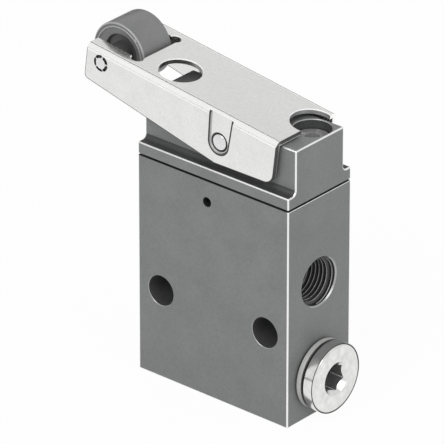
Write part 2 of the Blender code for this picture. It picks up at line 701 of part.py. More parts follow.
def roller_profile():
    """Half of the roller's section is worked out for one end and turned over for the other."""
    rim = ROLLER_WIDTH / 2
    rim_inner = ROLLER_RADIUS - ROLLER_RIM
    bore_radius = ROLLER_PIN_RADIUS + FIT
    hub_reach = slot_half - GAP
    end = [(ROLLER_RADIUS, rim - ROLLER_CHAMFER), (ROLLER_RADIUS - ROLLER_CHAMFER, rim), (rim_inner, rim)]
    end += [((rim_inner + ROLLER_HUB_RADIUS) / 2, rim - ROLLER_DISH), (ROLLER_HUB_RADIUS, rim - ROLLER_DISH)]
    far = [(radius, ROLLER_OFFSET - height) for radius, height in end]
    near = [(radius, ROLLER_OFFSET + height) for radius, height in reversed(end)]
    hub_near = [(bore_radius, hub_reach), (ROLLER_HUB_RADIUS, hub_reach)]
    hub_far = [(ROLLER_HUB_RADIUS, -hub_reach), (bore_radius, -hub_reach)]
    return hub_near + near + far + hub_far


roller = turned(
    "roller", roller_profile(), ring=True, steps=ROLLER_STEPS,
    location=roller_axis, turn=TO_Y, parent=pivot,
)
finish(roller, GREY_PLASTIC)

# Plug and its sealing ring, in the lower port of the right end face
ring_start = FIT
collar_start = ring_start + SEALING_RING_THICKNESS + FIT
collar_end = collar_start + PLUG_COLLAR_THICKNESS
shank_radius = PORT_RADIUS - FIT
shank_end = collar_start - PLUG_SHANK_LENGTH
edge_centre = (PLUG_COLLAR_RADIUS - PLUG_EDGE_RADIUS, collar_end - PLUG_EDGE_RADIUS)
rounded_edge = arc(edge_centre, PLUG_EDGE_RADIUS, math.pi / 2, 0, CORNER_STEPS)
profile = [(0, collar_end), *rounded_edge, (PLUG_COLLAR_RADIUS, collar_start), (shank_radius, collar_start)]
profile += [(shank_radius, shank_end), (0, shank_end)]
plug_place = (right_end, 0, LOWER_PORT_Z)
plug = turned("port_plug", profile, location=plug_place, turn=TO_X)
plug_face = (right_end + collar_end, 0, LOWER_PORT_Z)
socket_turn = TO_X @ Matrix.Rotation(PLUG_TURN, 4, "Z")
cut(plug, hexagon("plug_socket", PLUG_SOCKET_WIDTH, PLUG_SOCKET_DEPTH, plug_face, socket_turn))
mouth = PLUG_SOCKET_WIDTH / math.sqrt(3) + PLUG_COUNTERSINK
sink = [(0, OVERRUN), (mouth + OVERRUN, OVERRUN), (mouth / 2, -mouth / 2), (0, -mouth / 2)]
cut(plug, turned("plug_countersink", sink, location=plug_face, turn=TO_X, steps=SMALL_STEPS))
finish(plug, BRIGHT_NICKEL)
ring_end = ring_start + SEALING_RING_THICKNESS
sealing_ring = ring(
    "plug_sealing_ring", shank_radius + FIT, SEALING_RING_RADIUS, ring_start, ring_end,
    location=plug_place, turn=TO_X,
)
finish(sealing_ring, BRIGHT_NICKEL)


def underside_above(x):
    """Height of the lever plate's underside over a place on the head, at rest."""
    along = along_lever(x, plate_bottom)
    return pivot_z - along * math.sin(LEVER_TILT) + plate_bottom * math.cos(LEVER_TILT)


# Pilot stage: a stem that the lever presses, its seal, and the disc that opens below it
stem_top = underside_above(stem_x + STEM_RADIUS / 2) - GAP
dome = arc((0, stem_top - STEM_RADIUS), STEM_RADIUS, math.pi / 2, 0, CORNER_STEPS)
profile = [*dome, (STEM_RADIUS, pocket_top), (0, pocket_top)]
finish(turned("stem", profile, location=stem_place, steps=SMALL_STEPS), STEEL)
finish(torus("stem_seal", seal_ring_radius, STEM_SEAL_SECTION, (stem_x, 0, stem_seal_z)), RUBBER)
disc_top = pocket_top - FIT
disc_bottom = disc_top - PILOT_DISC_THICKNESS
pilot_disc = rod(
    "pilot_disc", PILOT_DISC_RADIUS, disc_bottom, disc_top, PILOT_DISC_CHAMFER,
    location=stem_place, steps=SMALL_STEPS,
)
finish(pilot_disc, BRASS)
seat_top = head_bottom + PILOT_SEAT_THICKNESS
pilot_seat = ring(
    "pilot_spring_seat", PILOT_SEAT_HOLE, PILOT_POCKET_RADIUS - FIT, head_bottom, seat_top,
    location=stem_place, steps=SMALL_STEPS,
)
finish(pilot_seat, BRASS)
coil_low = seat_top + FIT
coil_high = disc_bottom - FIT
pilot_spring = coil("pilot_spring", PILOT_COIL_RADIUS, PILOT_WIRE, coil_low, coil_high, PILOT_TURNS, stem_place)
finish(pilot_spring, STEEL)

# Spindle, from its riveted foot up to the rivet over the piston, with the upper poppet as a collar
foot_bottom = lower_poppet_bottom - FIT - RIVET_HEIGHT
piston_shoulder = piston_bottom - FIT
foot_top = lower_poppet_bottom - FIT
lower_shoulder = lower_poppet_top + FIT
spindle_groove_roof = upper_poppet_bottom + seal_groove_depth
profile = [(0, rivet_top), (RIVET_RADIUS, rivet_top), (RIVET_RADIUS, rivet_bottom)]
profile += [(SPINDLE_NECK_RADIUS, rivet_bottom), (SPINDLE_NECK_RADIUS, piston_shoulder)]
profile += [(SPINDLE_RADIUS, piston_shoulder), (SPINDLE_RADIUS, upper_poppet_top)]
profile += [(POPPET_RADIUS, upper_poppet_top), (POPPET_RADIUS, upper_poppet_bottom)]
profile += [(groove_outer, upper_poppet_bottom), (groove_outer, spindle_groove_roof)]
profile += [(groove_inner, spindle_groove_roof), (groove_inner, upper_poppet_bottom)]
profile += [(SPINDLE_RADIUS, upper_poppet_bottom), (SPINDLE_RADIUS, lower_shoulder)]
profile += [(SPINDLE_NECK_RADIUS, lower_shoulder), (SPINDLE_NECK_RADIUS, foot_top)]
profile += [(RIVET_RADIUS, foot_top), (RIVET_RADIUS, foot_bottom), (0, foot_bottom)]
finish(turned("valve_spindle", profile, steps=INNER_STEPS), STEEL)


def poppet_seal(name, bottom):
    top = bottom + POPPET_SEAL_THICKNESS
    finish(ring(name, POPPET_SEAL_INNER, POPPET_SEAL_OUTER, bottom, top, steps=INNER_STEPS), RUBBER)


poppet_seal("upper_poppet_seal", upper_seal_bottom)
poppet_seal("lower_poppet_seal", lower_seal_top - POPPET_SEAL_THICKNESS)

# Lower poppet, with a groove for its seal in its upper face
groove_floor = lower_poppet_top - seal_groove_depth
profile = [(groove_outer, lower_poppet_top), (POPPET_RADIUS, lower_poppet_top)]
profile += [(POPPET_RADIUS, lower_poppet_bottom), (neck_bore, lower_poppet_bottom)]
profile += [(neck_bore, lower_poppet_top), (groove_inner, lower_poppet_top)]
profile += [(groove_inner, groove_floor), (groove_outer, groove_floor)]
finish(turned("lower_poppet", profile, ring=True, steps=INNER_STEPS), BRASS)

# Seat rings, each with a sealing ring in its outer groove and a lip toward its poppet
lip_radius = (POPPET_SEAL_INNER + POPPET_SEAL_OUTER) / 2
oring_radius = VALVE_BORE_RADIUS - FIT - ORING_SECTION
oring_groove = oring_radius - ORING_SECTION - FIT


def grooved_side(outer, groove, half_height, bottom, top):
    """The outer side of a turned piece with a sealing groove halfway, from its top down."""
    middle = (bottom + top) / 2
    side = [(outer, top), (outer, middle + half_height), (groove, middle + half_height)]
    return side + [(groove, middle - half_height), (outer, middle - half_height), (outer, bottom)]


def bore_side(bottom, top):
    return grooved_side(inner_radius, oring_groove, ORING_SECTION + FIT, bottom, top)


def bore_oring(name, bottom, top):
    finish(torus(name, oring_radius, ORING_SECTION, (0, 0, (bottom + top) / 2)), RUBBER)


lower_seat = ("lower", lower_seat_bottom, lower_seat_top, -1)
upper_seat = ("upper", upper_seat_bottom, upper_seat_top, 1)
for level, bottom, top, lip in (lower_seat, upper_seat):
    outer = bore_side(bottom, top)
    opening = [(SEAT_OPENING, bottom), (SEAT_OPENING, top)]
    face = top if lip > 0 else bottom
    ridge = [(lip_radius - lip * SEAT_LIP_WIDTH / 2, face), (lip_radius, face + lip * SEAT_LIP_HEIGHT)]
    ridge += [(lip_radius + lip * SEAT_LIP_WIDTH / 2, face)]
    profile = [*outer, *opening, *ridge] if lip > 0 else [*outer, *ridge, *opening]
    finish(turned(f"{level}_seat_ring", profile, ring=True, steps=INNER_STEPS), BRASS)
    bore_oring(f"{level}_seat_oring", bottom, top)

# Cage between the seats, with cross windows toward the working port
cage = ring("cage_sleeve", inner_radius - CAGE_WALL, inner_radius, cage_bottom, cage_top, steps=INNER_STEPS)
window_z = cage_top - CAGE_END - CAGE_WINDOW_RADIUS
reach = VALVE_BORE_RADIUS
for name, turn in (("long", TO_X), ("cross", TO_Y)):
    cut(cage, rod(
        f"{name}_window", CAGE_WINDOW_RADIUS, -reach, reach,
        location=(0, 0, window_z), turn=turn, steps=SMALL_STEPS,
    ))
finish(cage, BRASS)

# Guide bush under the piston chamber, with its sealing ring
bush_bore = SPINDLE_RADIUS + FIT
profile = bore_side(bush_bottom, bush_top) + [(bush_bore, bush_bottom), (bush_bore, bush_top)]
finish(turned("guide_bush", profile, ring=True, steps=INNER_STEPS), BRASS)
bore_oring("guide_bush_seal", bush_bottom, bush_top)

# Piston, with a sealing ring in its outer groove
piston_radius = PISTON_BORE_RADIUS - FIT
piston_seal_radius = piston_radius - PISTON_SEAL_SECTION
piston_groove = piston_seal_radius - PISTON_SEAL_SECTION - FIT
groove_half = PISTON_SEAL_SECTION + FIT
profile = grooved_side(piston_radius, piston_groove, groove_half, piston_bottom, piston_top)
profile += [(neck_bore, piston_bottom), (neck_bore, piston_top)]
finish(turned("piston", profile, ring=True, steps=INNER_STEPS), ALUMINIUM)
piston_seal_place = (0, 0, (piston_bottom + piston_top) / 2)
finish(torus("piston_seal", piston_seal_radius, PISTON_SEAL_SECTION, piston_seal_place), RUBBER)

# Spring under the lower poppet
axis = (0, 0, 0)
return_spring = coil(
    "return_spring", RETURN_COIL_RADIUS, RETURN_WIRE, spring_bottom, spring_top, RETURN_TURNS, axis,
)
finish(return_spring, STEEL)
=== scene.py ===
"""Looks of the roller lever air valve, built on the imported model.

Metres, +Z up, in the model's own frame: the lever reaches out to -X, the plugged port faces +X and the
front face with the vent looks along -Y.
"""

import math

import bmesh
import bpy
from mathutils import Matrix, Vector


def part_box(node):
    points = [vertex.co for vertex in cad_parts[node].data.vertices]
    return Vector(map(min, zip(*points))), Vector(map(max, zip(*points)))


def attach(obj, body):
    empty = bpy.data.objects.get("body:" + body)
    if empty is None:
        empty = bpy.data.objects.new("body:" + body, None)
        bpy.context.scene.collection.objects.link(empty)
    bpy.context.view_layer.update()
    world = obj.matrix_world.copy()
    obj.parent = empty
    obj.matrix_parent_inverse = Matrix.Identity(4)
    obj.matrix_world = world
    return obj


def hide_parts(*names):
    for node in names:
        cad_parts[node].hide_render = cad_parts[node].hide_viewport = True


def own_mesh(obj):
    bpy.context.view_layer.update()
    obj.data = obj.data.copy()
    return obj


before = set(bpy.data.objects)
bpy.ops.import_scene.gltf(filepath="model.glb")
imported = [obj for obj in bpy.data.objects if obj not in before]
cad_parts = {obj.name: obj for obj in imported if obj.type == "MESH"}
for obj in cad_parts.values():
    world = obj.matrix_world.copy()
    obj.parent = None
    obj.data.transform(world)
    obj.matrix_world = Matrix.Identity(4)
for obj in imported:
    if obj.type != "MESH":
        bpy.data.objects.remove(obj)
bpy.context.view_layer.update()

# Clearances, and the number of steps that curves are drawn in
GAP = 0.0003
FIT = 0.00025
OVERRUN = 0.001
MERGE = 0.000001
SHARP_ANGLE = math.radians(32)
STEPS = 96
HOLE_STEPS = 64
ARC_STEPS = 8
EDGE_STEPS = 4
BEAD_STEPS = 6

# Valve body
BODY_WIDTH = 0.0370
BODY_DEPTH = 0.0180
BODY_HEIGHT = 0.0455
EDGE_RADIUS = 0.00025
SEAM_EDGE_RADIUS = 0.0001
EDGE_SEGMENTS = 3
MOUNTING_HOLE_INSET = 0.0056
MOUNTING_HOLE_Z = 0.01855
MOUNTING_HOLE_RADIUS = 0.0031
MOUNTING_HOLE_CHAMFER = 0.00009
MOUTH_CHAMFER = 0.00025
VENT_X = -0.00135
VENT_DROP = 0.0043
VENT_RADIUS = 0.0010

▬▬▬

__WHAT THE TASK REQUIRES__
The lines to transcribe begin at the line with "# Piston, with" and end at the line with "if empty is"; copy them exactly, both ends included.

__COMPLETE RESPONSE__
# Piston, with a sealing ring in its outer groove
piston_radius = PISTON_BORE_RADIUS - FIT
piston_seal_radius = piston_radius - PISTON_SEAL_SECTION
piston_groove = piston_seal_radius - PISTON_SEAL_SECTION - FIT
groove_half = PISTON_SEAL_SECTION + FIT
profile = grooved_side(piston_radius, piston_groove, groove_half, piston_bottom, piston_top)
profile += [(neck_bore, piston_bottom), (neck_bore, piston_top)]
finish(turned("piston", profile, ring=True, steps=INNER_STEPS), ALUMINIUM)
piston_seal_place = (0, 0, (piston_bottom + piston_top) / 2)
finish(torus("piston_seal", piston_seal_radius, PISTON_SEAL_SECTION, piston_seal_place), RUBBER)

# Spring under the lower poppet
axis = (0, 0, 0)
return_spring = coil(
    "return_spring", RETURN_COIL_RADIUS, RETURN_WIRE, spring_bottom, spring_top, RETURN_TURNS, axis,
)
finish(return_spring, STEEL)
=== scene.py ===
"""Looks of the roller lever air valve, built on the imported model.

Metres, +Z up, in the model's own frame: the lever reaches out to -X, the plugged port faces +X and the
front face with the vent looks along -Y.
"""

import math

import bmesh
import bpy
from mathutils import Matrix, Vector


def part_box(node):
    points = [vertex.co for vertex in cad_parts[node].data.vertices]
    return Vector(map(min, zip(*points))), Vector(map(max, zip(*points)))


def attach(obj, body):
    empty = bpy.data.objects.get("body:" + body)
    if empty is None:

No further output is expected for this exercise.